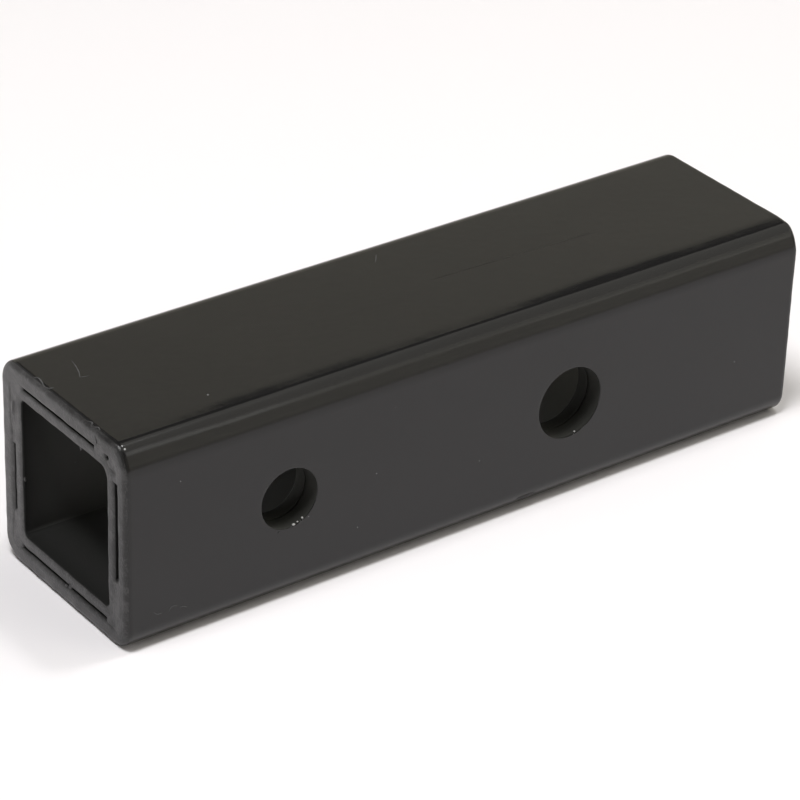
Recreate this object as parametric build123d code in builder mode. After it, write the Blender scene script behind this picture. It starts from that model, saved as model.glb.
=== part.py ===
"""Hitch receiver adapter: a square steel tube with a square sleeve welded inside it.

The outer tube slides into a two inch receiver and is held there by the large
cross pin. The sleeve inside it is the socket for a one and a quarter inch ball
mount, held by the small cross pin near the mouth. The sleeve stops just short
of the outer tube's ends, and short welds in the seam join the two there.

The adapter lies on its bottom face. X runs along the tube with the mouth at
the negative end, Y runs across it and Z is up. The origin is under the middle
of the bottom face. All sizes are in millimetres.
"""

from build123d import *
import os

os.makedirs("parts", exist_ok=True)

# Outer tube, two inches square with a three sixteenths wall
length = 188.0
outer_size = 50.8
outer_wall = 4.76
outer_corner = 5.4
outer_bore_corner = 1.6
end_round = 1.5

# Sleeve, a one eighth wall tube that slides into the outer tube
sleeve_wall = 3.18
sleeve_corner = 4.2
sleeve_bore_corner = 1.2
sleeve_clearance = 0.2
sleeve_setback = 0.5
mouth_round = 0.8

# Cross pin holes, drilled through both tubes. The large one sits a little low.
small_pin_hole = 14.7
small_pin_from_mouth = 42.2
large_pin_hole = 17.8
large_pin_from_mouth = 120.2
large_pin_drop = 0.8
hole_rim_bevel = 0.1

# Seam welds, ground flush with the ends of the sleeve
outer_seam_bevel = 0.8
sleeve_seam_bevel = 1.0
weld_depth = 1.8

# How far a cut runs past the metal that it removes
cut_margin = 0.6

# Open stretches that the welds leave in the seam. Each is the side that it lies
# on, the place of its middle along that side and its length. The side is an
# angle about the tube's axis: 0 is the top, 90 the near side, 180 the bottom and
# 270 the far side. Places count from the middle of the side, anticlockwise as
# seen from the mouth.
mouth_gaps = [
    (0, 2.1, 27.3),
    (90, 3.4, 22.6),
    (180, -8.6, 17.5),
    (180, 9.5, 12.7),
    (270, 3.7, 15.4),
]
rear_gap_length = 22.0
rear_gaps = [(side_angle, 0, rear_gap_length) for side_angle in (0, 90, 180, 270)]

# Worked out from the sizes above
axis_height = outer_size / 2
mouth_x = -length / 2
rear_x = length / 2
outer_bore = outer_size - 2 * outer_wall
sleeve_size = outer_bore - 2 * sleeve_clearance
sleeve_bore = sleeve_size - 2 * sleeve_wall
sleeve_mouth_x = mouth_x + sleeve_setback
sleeve_rear_x = rear_x - sleeve_setback
seam_middle = (outer_bore + sleeve_size) / 4
seam_reach = sleeve_clearance + 2 * (max(outer_seam_bevel, sleeve_seam_bevel) + cut_margin)
pin_holes = [
    (mouth_x + small_pin_from_mouth, axis_height, small_pin_hole),
    (mouth_x + large_pin_from_mouth, axis_height - large_pin_drop, large_pin_hole),
]


def tube_section(size, corner, bore, bore_corner):
    """Square ring centred on the tube's axis, drawn in the current sketch."""
    with Locations((0, axis_height)):
        RectangleRounded(size, size, corner)
        RectangleRounded(bore, bore, bore_corner, mode=Mode.SUBTRACT)


def drill_pin_holes():
    """Both cross pin holes, straight through the current tube along Y."""
    with BuildSketch(Plane.XZ) as holes:
        for hole_x, hole_height, diameter in pin_holes:
            with Locations((hole_x, hole_height)):
                Circle(diameter / 2)
    extrude(holes.sketch, amount=outer_size, both=True, mode=Mode.SUBTRACT)


def cut_seam_gap(end_x, side_angle, middle, gap_length):
    """Cut one open stretch out of the weld ring at this end."""
    end_plane = Plane(origin=(end_x, 0, axis_height), x_dir=(0, 1, 0), z_dir=(1, 0, 0))
    with BuildSketch(end_plane.rotated((side_angle, 0, 0))) as opening:
        with Locations((middle, seam_middle)):
            Rectangle(gap_length, seam_reach)
    extrude(opening.sketch, amount=weld_depth + cut_margin, both=True, mode=Mode.SUBTRACT)


def weld_ring(end_x, inward):
    """Ring of weld metal between the tubes, flush with the sleeve's end at end_x."""
    with BuildSketch(Plane.YZ.offset(end_x)) as ring:
        tube_section(outer_size - outer_wall, outer_bore_corner, sleeve_size - sleeve_wall, sleeve_bore_corner)
    extrude(ring.sketch, amount=inward * weld_depth)
    add(outer_tube.part, mode=Mode.SUBTRACT)
    add(sleeve.part, mode=Mode.SUBTRACT)


# Outer tube

with BuildPart() as outer_tube:
    with BuildSketch(Plane.YZ.offset(mouth_x)):
        tube_section(outer_size, outer_corner, outer_bore, outer_bore_corner)
    extrude(amount=length)
    end_faces = outer_tube.faces().filter_by(Axis.X)
    rims = [face.outer_wire().edges() for face in end_faces]
    seam_edges = [face.inner_wires()[0].edges() for face in end_faces]
    fillet(rims[0] + rims[1], end_round)
    chamfer(seam_edges[0] + seam_edges[1], outer_seam_bevel)
    drill_pin_holes()
    sides = outer_tube.faces().filter_by(Axis.Y).sort_by(Axis.Y)
    hole_rims = sides[0].inner_wires() + sides[-1].inner_wires()
    chamfer([rim.edges() for rim in hole_rims], hole_rim_bevel)

# Sleeve inside the outer tube

with BuildPart() as sleeve:
    with BuildSketch(Plane.YZ.offset(sleeve_mouth_x)):
        tube_section(sleeve_size, sleeve_corner, sleeve_bore, sleeve_bore_corner)
    extrude(amount=length - 2 * sleeve_setback)
    end_faces = sleeve.faces().filter_by(Axis.X)
    seam_edges = [face.outer_wire().edges() for face in end_faces]
    rims = [face.inner_wires()[0].edges() for face in end_faces]
    chamfer(seam_edges[0] + seam_edges[1], sleeve_seam_bevel)
    fillet(rims[0] + rims[1], mouth_round)
    drill_pin_holes()

# Weld metal in the seam at the mouth

with BuildPart() as mouth_weld:
    weld_ring(sleeve_mouth_x, 1)
    for gap in mouth_gaps:
        cut_seam_gap(sleeve_mouth_x, *gap)

# Weld metal in the seam at the rear end

with BuildPart() as rear_weld:
    weld_ring(sleeve_rear_x, -1)
    for gap in rear_gaps:
        cut_seam_gap(sleeve_rear_x, *gap)

outer_tube.part.label = "outer_tube"
sleeve.part.label = "sleeve"
mouth_weld.part.label = "mouth_weld"
rear_weld.part.label = "rear_weld"

export_step(outer_tube.part, "parts/outer_tube.step")
export_step(sleeve.part, "parts/sleeve.step")
export_step(mouth_weld.part, "parts/mouth_weld.step")
export_step(rear_weld.part, "parts/rear_weld.step")
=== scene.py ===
"""Dressed model of a hitch receiver adapter, a short square steel tube painted gloss black.

The adapter is an outer tube with a square sleeve inside it. Two cross pin holes go
through both, and short welds in the seam join them at the ends. The scene is in
metres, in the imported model's own frame: X runs along the tube with the mouth at the
negative end, Y runs across it from the near side to the far side, and Z is up. The
adapter's sizes and its paint marks are written in millimetres.
"""

import logging
import math
from collections.abc import Callable
from dataclasses import dataclass
from enum import Enum

import bmesh
import bpy
import numpy as np
from mathutils import Matrix


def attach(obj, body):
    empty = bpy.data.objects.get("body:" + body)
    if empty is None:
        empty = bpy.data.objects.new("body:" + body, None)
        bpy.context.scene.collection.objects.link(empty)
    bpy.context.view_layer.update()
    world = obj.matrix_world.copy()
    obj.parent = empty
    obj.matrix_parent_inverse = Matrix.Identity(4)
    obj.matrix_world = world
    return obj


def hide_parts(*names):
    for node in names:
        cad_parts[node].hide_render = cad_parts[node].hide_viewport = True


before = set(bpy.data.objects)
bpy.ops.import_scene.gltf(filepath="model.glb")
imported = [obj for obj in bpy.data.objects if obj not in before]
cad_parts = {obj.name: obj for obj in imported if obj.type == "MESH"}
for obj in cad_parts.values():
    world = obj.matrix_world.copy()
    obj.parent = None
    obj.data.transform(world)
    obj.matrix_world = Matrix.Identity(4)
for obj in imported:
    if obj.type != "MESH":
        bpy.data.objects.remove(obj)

log = logging.getLogger("hitch_adapter")

MM = 0.001
BODY = "root"

# A place, a direction or a linear colour, and an input or output of a node
Triple = tuple[float, float, float]
Socket = bpy.types.NodeSocket

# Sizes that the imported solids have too, in millimetres
LENGTH = 188.0
MOUTH_X = -LENGTH / 2
REAR_X = LENGTH / 2
AXIS_HEIGHT = 25.4

# How far the sleeve's dressed skin stands back from the ends, and the distance within
# which two places are one, in millimetres
SLEEVE_SETBACK = 0.25
SAME_PLACE = 0.01


@dataclass(frozen=True)
class PinHole:
    """Cross pin hole: place along the tube, height and radius, in millimetres."""

    x: float
    height: float
    radius: float


PIN_HOLES = (
    PinHole(MOUTH_X + 42.2, AXIS_HEIGHT, 14.7 / 2),
    PinHole(MOUTH_X + 120.2, AXIS_HEIGHT - 0.8, 17.8 / 2),
)


class Side(Enum):
    """Side of the square tube, in the order in which a loop round it meets them."""

    NEAR = 0
    TOP = 1
    FAR = 2
    BOTTOM = 3

    @property
    def outward(self) -> np.ndarray:
        """Direction out of the side, as (y, z)."""
        return np.array(((-1.0, 0.0), (0.0, 1.0), (1.0, 0.0), (0.0, -1.0))[self.value])

    @property
    def along(self) -> np.ndarray:
        """Direction in which a loop runs along the side, as (y, z)."""
        return np.array(((0.0, 1.0), (1.0, 0.0), (0.0, -1.0), (-1.0, 0.0))[self.value])


class Slot(Enum):
    """Material slots of the record."""

    BLACK_PAINT = "black_paint"
    SLEEVE_PAINT = "sleeve_paint"
    WELD_PAINT = "weld_paint"


# Noise and mesh tools


def ripple(points: np.ndarray, wavelength: float, seed: int, waves: int = 14) -> np.ndarray:
    """Smooth seeded noise: the mean of sine waves that run in random directions.

    Each wave is sin(2 pi (p . d) / length + phase), with its length within a third
    of the one asked for, and the sum is scaled to a spread of about one.

    Args:
        points: Places, as rows of x, y and z.
        wavelength: Typical length of a wave, in the points' unit.
        seed: Seed of the directions, lengths and phases.
        waves: How many waves are added up.

    Returns:
        One value a point, mostly between -1 and 1.
    """
    rng = np.random.default_rng(seed)
    direction = rng.normal(size=(waves, 3))
    direction /= np.linalg.norm(direction, axis=1, keepdims=True)
    length = wavelength * rng.uniform(0.7, 1.4, waves)
    phase = rng.uniform(0.0, 2 * np.pi, waves)
    angle = points @ (direction / length[:, None]).T * 2 * np.pi + phase
    return np.sin(angle).sum(axis=1) / math.sqrt(waves / 2) * 0.7


def bell(distance: np.ndarray, reach: float) -> np.ndarray:
    """Round bump: exp(-(distance / reach) squared)."""
    return np.exp(-((distance / reach) ** 2))


def ease(value: np.ndarray, low: float, high: float) -> np.ndarray:
    """Smooth step from 0 at low to 1 at high: 3 t squared minus 2 t cubed."""
    t = np.clip((value - low) / (high - low), 0.0, 1.0)
    return t * t * (3.0 - 2.0 * t)


@dataclass(frozen=True)
class Ripples:
    """Smooth seeded noise over a surface, in millimetres."""

    height: float
    wavelength: float
    seed: int

    def at(self, points: np.ndarray) -> np.ndarray:
        """Heights at these places: the height times the noise."""
        return self.height * ripple(points, self.wavelength, self.seed)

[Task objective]
Transcribe precisely the lines between the one that contains "end_faces = sleeve.faces().filter_by(Axis.X)" and the one that contains "obj.matrix_parent_inverse = Matrix.Identity(4)", counting those two lines as part of the range.

[Response to the task]
    end_faces = sleeve.faces().filter_by(Axis.X)
    seam_edges = [face.outer_wire().edges() for face in end_faces]
    rims = [face.inner_wires()[0].edges() for face in end_faces]
    chamfer(seam_edges[0] + seam_edges[1], sleeve_seam_bevel)
    fillet(rims[0] + rims[1], mouth_round)
    drill_pin_holes()

# Weld metal in the seam at the mouth

with BuildPart() as mouth_weld:
    weld_ring(sleeve_mouth_x, 1)
    for gap in mouth_gaps:
        cut_seam_gap(sleeve_mouth_x, *gap)

# Weld metal in the seam at the rear end

with BuildPart() as rear_weld:
    weld_ring(sleeve_rear_x, -1)
    for gap in rear_gaps:
        cut_seam_gap(sleeve_rear_x, *gap)

outer_tube.part.label = "outer_tube"
sleeve.part.label = "sleeve"
mouth_weld.part.label = "mouth_weld"
rear_weld.part.label = "rear_weld"

export_step(outer_tube.part, "parts/outer_tube.step")
export_step(sleeve.part, "parts/sleeve.step")
export_step(mouth_weld.part, "parts/mouth_weld.step")
export_step(rear_weld.part, "parts/rear_weld.step")
=== scene.py ===
"""Dressed model of a hitch receiver adapter, a short square steel tube painted gloss black.

The adapter is an outer tube with a square sleeve inside it. Two cross pin holes go
through both, and short welds in the seam join them at the ends. The scene is in
metres, in the imported model's own frame: X runs along the tube with the mouth at the
negative end, Y runs across it from the near side to the far side, and Z is up. The
adapter's sizes and its paint marks are written in millimetres.
"""

import logging
import math
from collections.abc import Callable
from dataclasses import dataclass
from enum import Enum

import bmesh
import bpy
import numpy as np
from mathutils import Matrix


def attach(obj, body):
    empty = bpy.data.objects.get("body:" + body)
    if empty is None:
        empty = bpy.data.objects.new("body:" + body, None)
        bpy.context.scene.collection.objects.link(empty)
    bpy.context.view_layer.update()
    world = obj.matrix_world.copy()
    obj.parent = empty
    obj.matrix_parent_inverse = Matrix.Identity(4)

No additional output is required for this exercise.